Airfoils of gas turbines, turbine rotor blades and stator vanes, require extensive cooling in order to keep the metal temperature below a certain allowable level and prevent damage due to overheating. Typically such airfoils are designed with hollow spaces and a plurality of passages and cavities for cooling fluid to flow through. The cooling fluid is typically air bled from the compressor having a higher pressure and lower temperature compared to the gas traveling through the turbine. The higher pressure forces the air through the cavities and passages as it transports the heat away from the airfoil walls. The cooling construction further comprises film cooling holes leading from the hollow spaces within the airfoil to the external surfaces of the leading and trailing edge as well as to the suction and pressure sidewalls.
In the state of the art the film cooling holes extending from cooling passages within the airfoil to the leading edge are positioned at a large angle to the leading edge surface and designed with a small length to diameter ratio. Typically, the angle between the cooling hole axis and the leading edge surface is greater than 20° and the ratio of the cooling hole length to the cooling hole diameter is about 10, typically less than 15. Such holes are drilled by a electro-discharge machining process and more recently by a laser drilling process. While such film cooling holes provide a good convective cooling of the leading edge of the airfoil due to the cumulative convective cooling area of all the film cooling holes together that are positioned between the root and the tip of the airfoil leading edge. The cooling air that exits the film cooling holes provides further cooling by means of a film that passes along the surface of the airfoil leading edge.
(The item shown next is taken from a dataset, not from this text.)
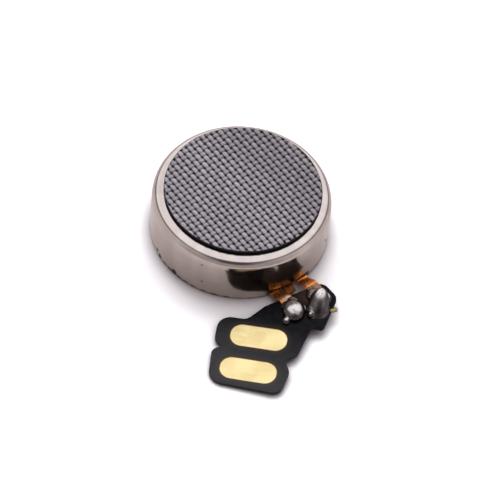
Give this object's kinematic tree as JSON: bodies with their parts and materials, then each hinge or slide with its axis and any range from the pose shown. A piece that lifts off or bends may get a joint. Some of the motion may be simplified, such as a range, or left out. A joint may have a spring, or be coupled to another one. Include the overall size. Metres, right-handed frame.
{
  "type": "vibration coin motor",
  "caption": "Flat round vibration motor: nickel-plated can with a woven pad on top, an eccentric rotor inside, and a black soldered tail with gold contact pads.",
  "frame": {"origin": "centre of the can's flat bottom face", "axes": "+Z out of the woven pad, along the motor's shaft; the leads leave 51 degrees from +X towards -Y"},
  "size_m": [0.0107, 0.0164, 0.0033],
  "materials": {
    "nickel_plated_steel": "nickel-plated, satin",
    "bright_steel": "ground",
    "black_woven_fabric": "woven",
    "dark_adhesive": "tacky film",
    "amber_film": "gloss",
    "copper_lead": "bare copper",
    "enamelled_winding": "enamelled copper",
    "plated_magnet": "plated",
    "cogging_steel": "satin",
    "brush_alloy": "bright",
    "sintered_bronze": "sintered",
    "washer_plastic": "matte",
    "board_laminate": "matte",
    "tungsten_alloy": "sintered",
    "rotor_resin": "matte",
    "gold_plating": "plated",
    "black_cover_film": "semi-matte",
    "board_core": "matte",
    "solder": "bright, cooled"
  },
  "bodies": {
    "motor_body": {"case_can": "nickel_plated_steel", "base_bracket": "nickel_plated_steel", "shaft": "bright_steel", "lower_thrust_washer": "washer_plastic", "upper_thrust_washer": "washer_plastic", "pad_adhesive": "dark_adhesive", "top_fabric_pad": "black_woven_fabric", "internal_fpc": "amber_film", "cogging_plate": "cogging_steel", "ring_magnet": "plated_magnet", "brush_positive": "brush_alloy", "brush_negative": "brush_alloy", "lead_leg_a": "copper_lead", "lead_leg_b": "copper_lead"},
    "rotor": {"rotor_mould": "rotor_resin", "eccentric_weight": "tungsten_alloy", "coil_1": "enamelled_winding", "coil_2": "enamelled_winding", "commutator_board": "board_laminate", "bearing_bush": "sintered_bronze", "commutator_segment_1": "gold_plating", "commutator_segment_2": "gold_plating", "commutator_segment_3": "gold_plating", "commutator_segment_4": "gold_plating", "commutator_segment_5": "gold_plating", "commutator_segment_6": "gold_plating"},
    "contact_tail": {"terminal_fpc_base": "board_core", "terminal_fpc_coverlay": "black_cover_film", "contact_pad_a": "gold_plating", "contact_pad_b": "gold_plating", "solder_land_a": "copper_lead", "solder_land_b": "copper_lead", "solder_joint_a": "solder", "solder_joint_b": "solder"}
  },
  "joints": [
    {"name": "rotor_spin", "type": "hinge", "parent": "motor_body", "child": "rotor", "pos_m": [0, 0, 0.0018], "axis": [0, 0, 1], "continuous": true},
    {"name": "tail_flex", "type": "hinge", "parent": "motor_body", "child": "contact_tail", "pos_m": [0.00346, -0.00427, 0.00042], "axis": [-0.7771, -0.6293, 0], "range_deg": [-60, 60], "stiffness_Nm_per_rad": 0.0005, "deforming": ["lead_leg_a", "lead_leg_b"]}
  ]
}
The establishment of a cooling film by means of a number of exit holes along the leading edge is sensitive to the pressure difference across the exit holes. While a small pressure difference can result in an ingestion of hot gas into the film cooling hole, a large pressure difference can result in the cooling air to blow out of the hole and will not re-attach to the surface of the airfoil.
Furthermore, the short length to diameter ratio of the film cooling holes and the large angle between the hole axes and the leading edge surface can lead to the formation of vortices about the exit holes. This results in a high penetration of the cooling film away from the surface of the airfoil and in a decrease of the film cooling effectiveness about the leading edge of the airfoil.
One way to provide better film cooling of the airfoil surface is to orient the film cooling holes at a shallower angle with respect to the leading edge surface. This would decrease the tendency of vortex formation. However, a more shallow angle results in a larger length to diameter ratio of the film cooling hole, which exceeds the capabilities of today's laser drilling machines.
European Patent EP 0 924 384 discloses an airfoil with a cooling construction of the leading edge of an airfoil that provides improved film cooling of the surface. The disclosed airfoil comprises a trench that extends along the leading edge and from the root to the tip of the airfoil. The apertures of the film cooling holes are positioned within this trench in a continuous straight row. The cooling air bleeds to both sides of these apertures and provides a uniform cooling film downstream and to both sides of the airfoil.